-- Instructions for the task --
Below is the data. Give it again, complete and exact.
•••••
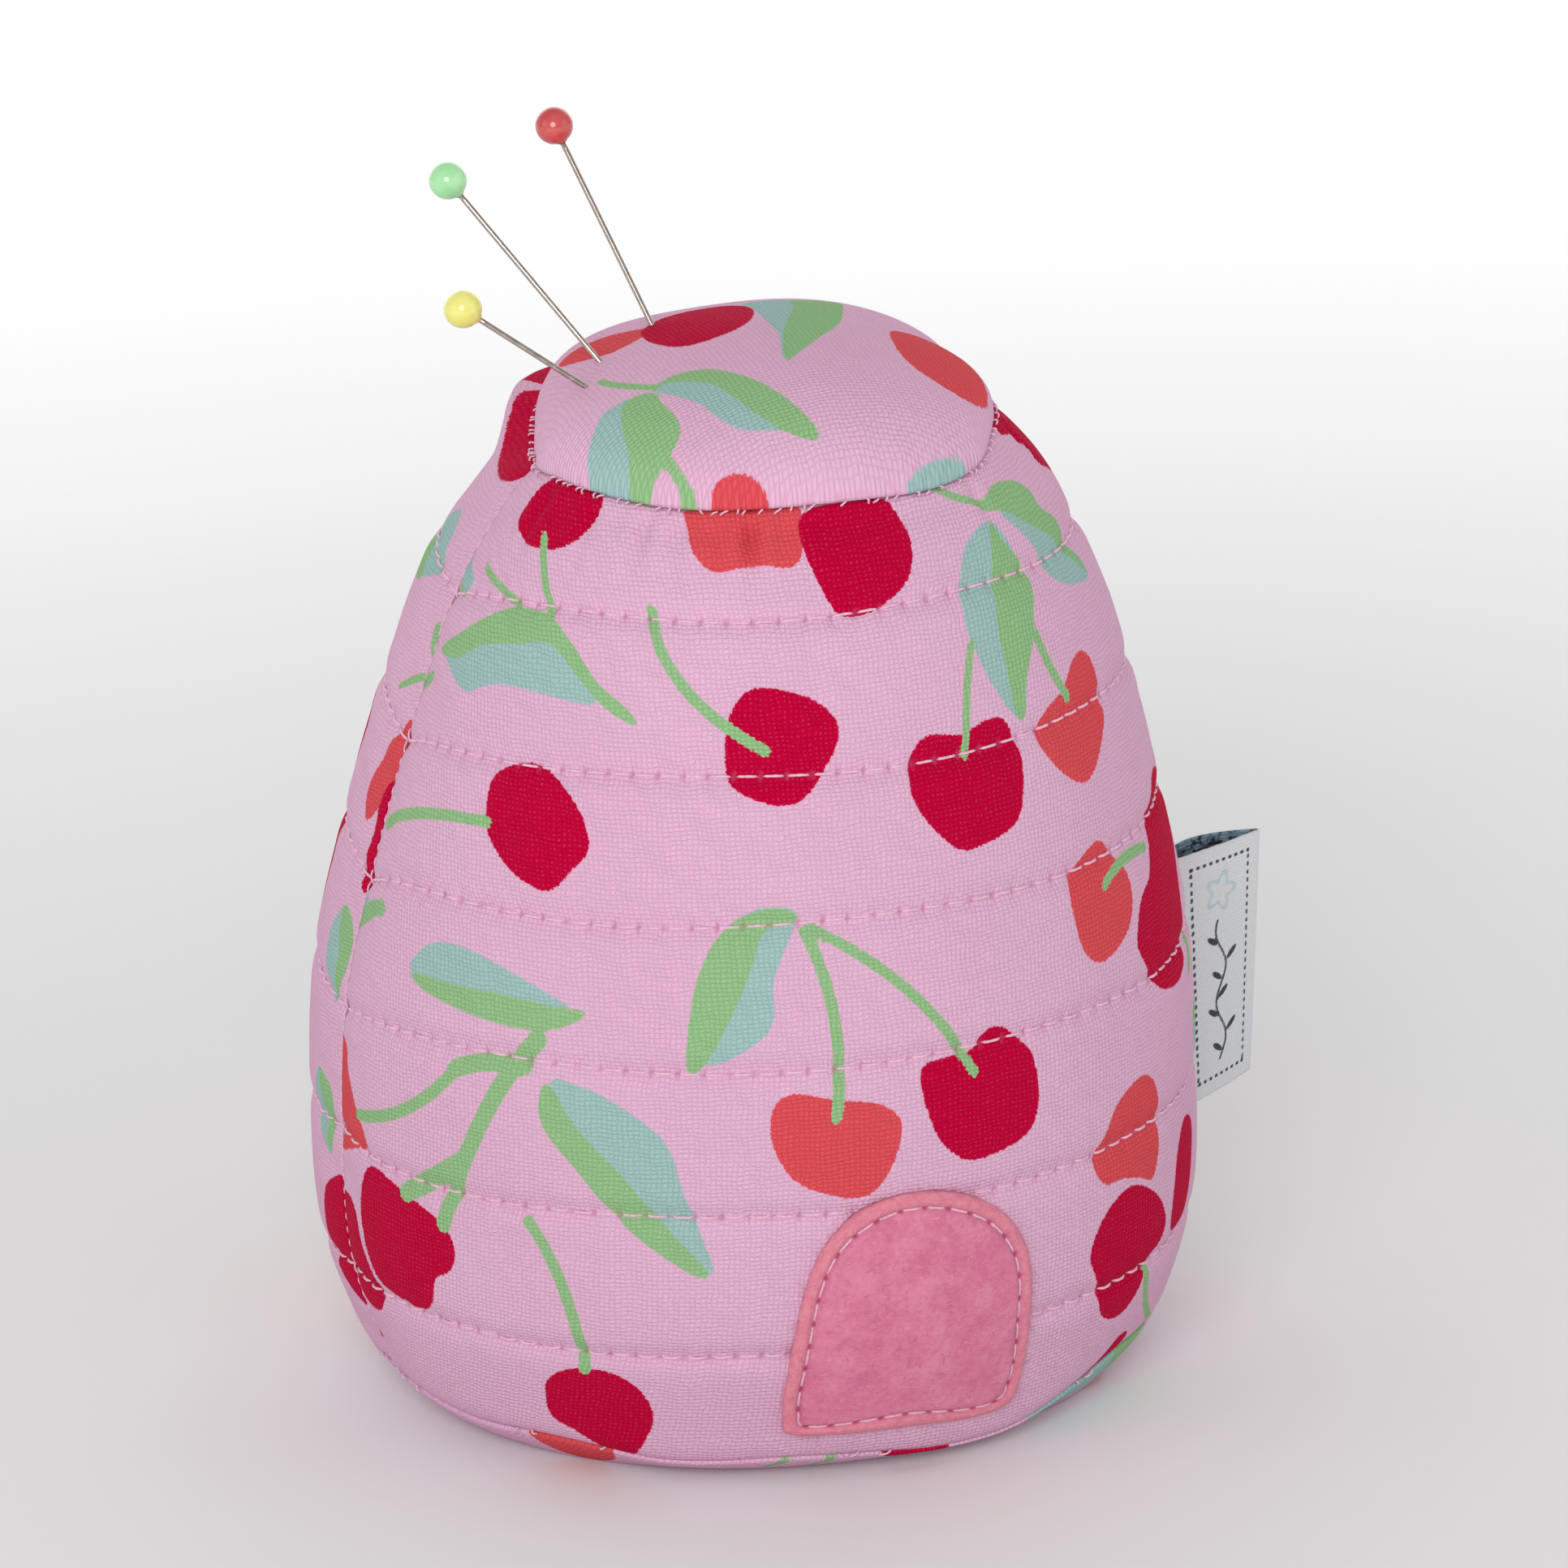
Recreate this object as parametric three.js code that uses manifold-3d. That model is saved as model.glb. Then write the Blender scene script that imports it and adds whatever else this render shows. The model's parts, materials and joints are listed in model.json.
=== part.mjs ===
// A beehive pin cushion: two quilted side panels, a domed top, a flat base, wadding, stuffing,
// a felt door, a folded side label, the sewing threads and three ball-headed pins.
// Millimetres, +Z up. The door faces -Y, the side seams lie at -X and +X, the base rests on z = 0.
import * as THREE from 'three';
import { mergeVertices } from 'three/addons/utils/BufferGeometryUtils.js';
import Module from 'manifold-3d';

const wasm = await Module();
wasm.setup();

// ---- driving dimensions -------------------------------------------------------------------
const WIDEST_RADIUS = 47.5;
const BASE_SEAM_HEIGHT = 4;
const TOP_SEAM_HEIGHT = 101;
const DOME_RISE = 12.5;
const FOOT_RADIUS = 37;
const ROW_HEIGHTS = [16, 31.5, 47, 61.5, 76, 91];
// body radius at the base seam, at each quilting row and at the top seam, as shares of the widest
const RADIUS_SHARES = [0.89, 0.98, 1, 0.983, 0.914, 0.829, 0.709, 0.571];
const LEAN = new THREE.Vector2(0.026, -0.009); // sideways drift per millimetre of height
const PUFF = 0.75; // the quilted bands swell and the rows sink by this much

const FABRIC = 0.8;
const CLEAR = 0.3; // gap between pieces that touch in the real cushion
const WADDING = 3;
const THREAD_RADIUS = 0.3;
const SEAM_GAP = 2 * (THREAD_RADIUS + CLEAR);
const FELT = 1.2;
const SEGMENTS = 32;
const WALL_STEPS = 8; // heights along a smooth wall
const DOME_STEPS = 9;
const FAR = 2 * WIDEST_RADIUS; // beyond every piece of the body

// ---- the body's outline -------------------------------------------------------------------
const SEAM_AND_ROW_HEIGHTS = [BASE_SEAM_HEIGHT, ...ROW_HEIGHTS, TOP_SEAM_HEIGHT];

const outlineCurve = new THREE.SplineCurve(
  SEAM_AND_ROW_HEIGHTS.map((z, i) => new THREE.Vector2(WIDEST_RADIUS * RADIUS_SHARES[i], z)),
);

// smooth body radius at a height between the base seam and the top seam
function bodyRadius(z) {
  const last = SEAM_AND_ROW_HEIGHTS.length - 1;
  let i = 0;
  while (i < last - 1 && z > SEAM_AND_ROW_HEIGHTS[i + 1]) {
    i += 1;
  }
  const span = SEAM_AND_ROW_HEIGHTS[i + 1] - SEAM_AND_ROW_HEIGHTS[i];
  const share = (z - SEAM_AND_ROW_HEIGHTS[i]) / span;
  return outlineCurve.getPoint((i + share) / last).x;
}

function heightsBetween(low, high, count) {
  return Array.from({ length: count + 1 }, (_, i) => low + (high - low) * i / count);
}

// smooth wall line, set in from the body radius by a depth (negative stands outside it)
function wallLine(depth, low, high, count) {
  return heightsBetween(low, high, count).map((z) => new THREE.Vector2(bodyRadius(z) - depth, z));
}

// quilted wall line: sunk at each row, swollen half-way between two rows
function quiltedLine(low, high) {
  const stops = [low, ...ROW_HEIGHTS, high];
  const line = [];
  stops.slice(0, -1).forEach((from, i) => {
    const to = stops[i + 1];
    for (const share of [0, 0.3, 0.7]) {
      const z = from + (to - from) * share;
      const swell = share === 0 ? -PUFF : PUFF;
      line.push(new THREE.Vector2(bodyRadius(z) + swell, z));
    }
  });
  line.push(new THREE.Vector2(bodyRadius(high) - PUFF, high));
  return line;
}

// dome line from the top seam to the axis, set in by a depth
function domeLine(depth, startHeight, steps) {
  const rim = bodyRadius(TOP_SEAM_HEIGHT) - depth;
  const crown = TOP_SEAM_HEIGHT + DOME_RISE - depth;
  return Array.from({ length: steps + 1 }, (_, i) => {
    const turn = (Math.PI / 2) * i / steps;
    const radius = i === steps ? 0 : rim * Math.cos(turn);
    return new THREE.Vector2(radius, startHeight + (crown - startHeight) * Math.sin(turn));
  });
}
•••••
-- Result of this task --
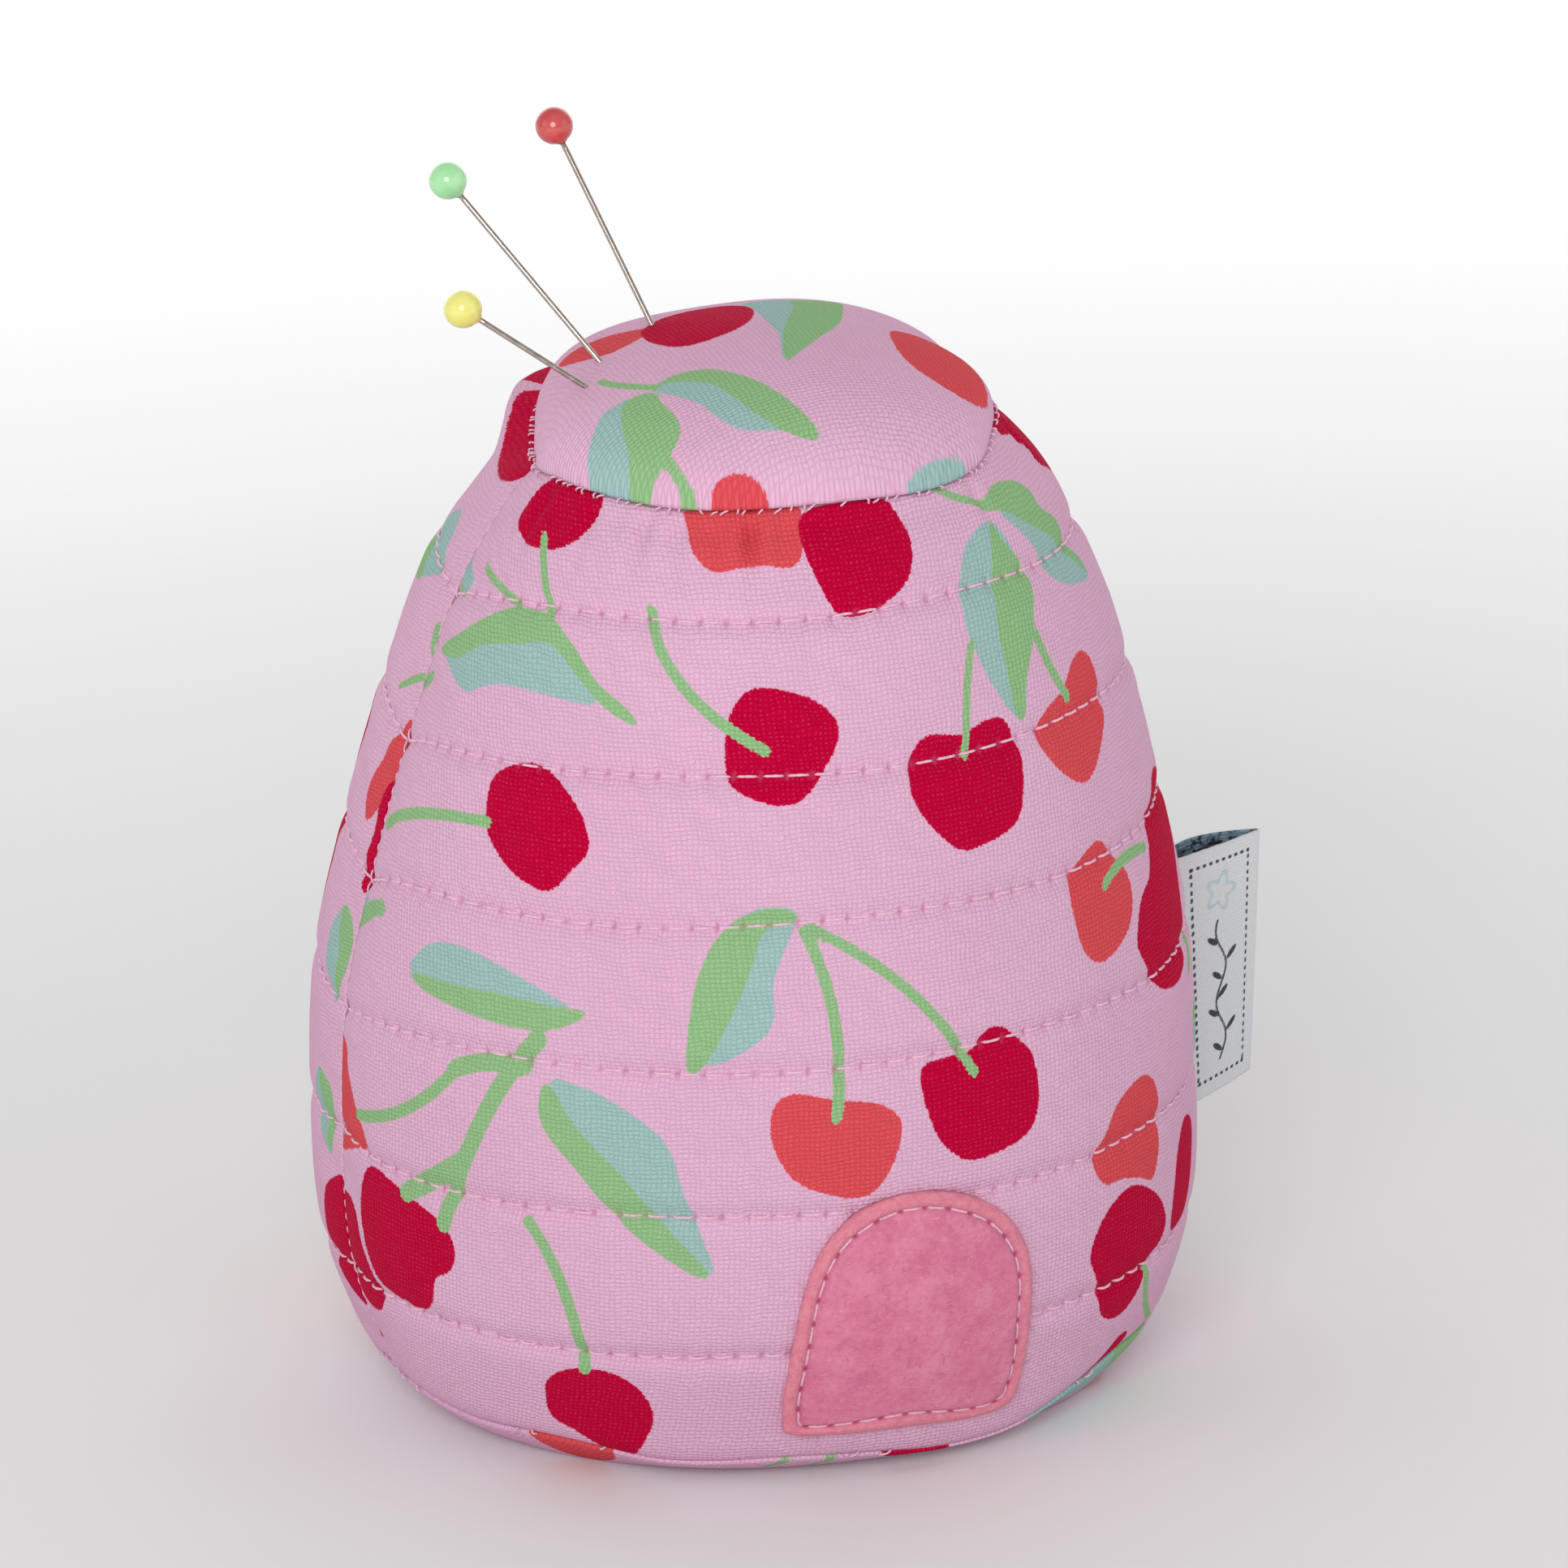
Recreate this object as parametric three.js code that uses manifold-3d. That model is saved as model.glb. Then write the Blender scene script that imports it and adds whatever else this render shows. The model's parts, materials and joints are listed in model.json.
=== part.mjs ===
// A beehive pin cushion: two quilted side panels, a domed top, a flat base, wadding, stuffing,
// a felt door, a folded side label, the sewing threads and three ball-headed pins.
// Millimetres, +Z up. The door faces -Y, the side seams lie at -X and +X, the base rests on z = 0.
import * as THREE from 'three';
import { mergeVertices } from 'three/addons/utils/BufferGeometryUtils.js';
import Module from 'manifold-3d';

const wasm = await Module();
wasm.setup();

// ---- driving dimensions -------------------------------------------------------------------
const WIDEST_RADIUS = 47.5;
const BASE_SEAM_HEIGHT = 4;
const TOP_SEAM_HEIGHT = 101;
const DOME_RISE = 12.5;
const FOOT_RADIUS = 37;
const ROW_HEIGHTS = [16, 31.5, 47, 61.5, 76, 91];
// body radius at the base seam, at each quilting row and at the top seam, as shares of the widest
const RADIUS_SHARES = [0.89, 0.98, 1, 0.983, 0.914, 0.829, 0.709, 0.571];
const LEAN = new THREE.Vector2(0.026, -0.009); // sideways drift per millimetre of height
const PUFF = 0.75; // the quilted bands swell and the rows sink by this much

const FABRIC = 0.8;
const CLEAR = 0.3; // gap between pieces that touch in the real cushion
const WADDING = 3;
const THREAD_RADIUS = 0.3;
const SEAM_GAP = 2 * (THREAD_RADIUS + CLEAR);
const FELT = 1.2;
const SEGMENTS = 32;
const WALL_STEPS = 8; // heights along a smooth wall
const DOME_STEPS = 9;
const FAR = 2 * WIDEST_RADIUS; // beyond every piece of the body

// ---- the body's outline -------------------------------------------------------------------
const SEAM_AND_ROW_HEIGHTS = [BASE_SEAM_HEIGHT, ...ROW_HEIGHTS, TOP_SEAM_HEIGHT];

const outlineCurve = new THREE.SplineCurve(
  SEAM_AND_ROW_HEIGHTS.map((z, i) => new THREE.Vector2(WIDEST_RADIUS * RADIUS_SHARES[i], z)),
);

// smooth body radius at a height between the base seam and the top seam
function bodyRadius(z) {
  const last = SEAM_AND_ROW_HEIGHTS.length - 1;
  let i = 0;
  while (i < last - 1 && z > SEAM_AND_ROW_HEIGHTS[i + 1]) {
    i += 1;
  }
  const span = SEAM_AND_ROW_HEIGHTS[i + 1] - SEAM_AND_ROW_HEIGHTS[i];
  const share = (z - SEAM_AND_ROW_HEIGHTS[i]) / span;
  return outlineCurve.getPoint((i + share) / last).x;
}

function heightsBetween(low, high, count) {
  return Array.from({ length: count + 1 }, (_, i) => low + (high - low) * i / count);
}

// smooth wall line, set in from the body radius by a depth (negative stands outside it)
function wallLine(depth, low, high, count) {
  return heightsBetween(low, high, count).map((z) => new THREE.Vector2(bodyRadius(z) - depth, z));
}

// quilted wall line: sunk at each row, swollen half-way between two rows
function quiltedLine(low, high) {
  const stops = [low, ...ROW_HEIGHTS, high];
  const line = [];
  stops.slice(0, -1).forEach((from, i) => {
    const to = stops[i + 1];
    for (const share of [0, 0.3, 0.7]) {
      const z = from + (to - from) * share;
      const swell = share === 0 ? -PUFF : PUFF;
      line.push(new THREE.Vector2(bodyRadius(z) + swell, z));
    }
  });
  line.push(new THREE.Vector2(bodyRadius(high) - PUFF, high));
  return line;
}

// dome line from the top seam to the axis, set in by a depth
function domeLine(depth, startHeight, steps) {
  const rim = bodyRadius(TOP_SEAM_HEIGHT) - depth;
  const crown = TOP_SEAM_HEIGHT + DOME_RISE - depth;
  return Array.from({ length: steps + 1 }, (_, i) => {
    const turn = (Math.PI / 2) * i / steps;
    const radius = i === steps ? 0 : rim * Math.cos(turn);
    return new THREE.Vector2(radius, startHeight + (crown - startHeight) * Math.sin(turn));
  });
}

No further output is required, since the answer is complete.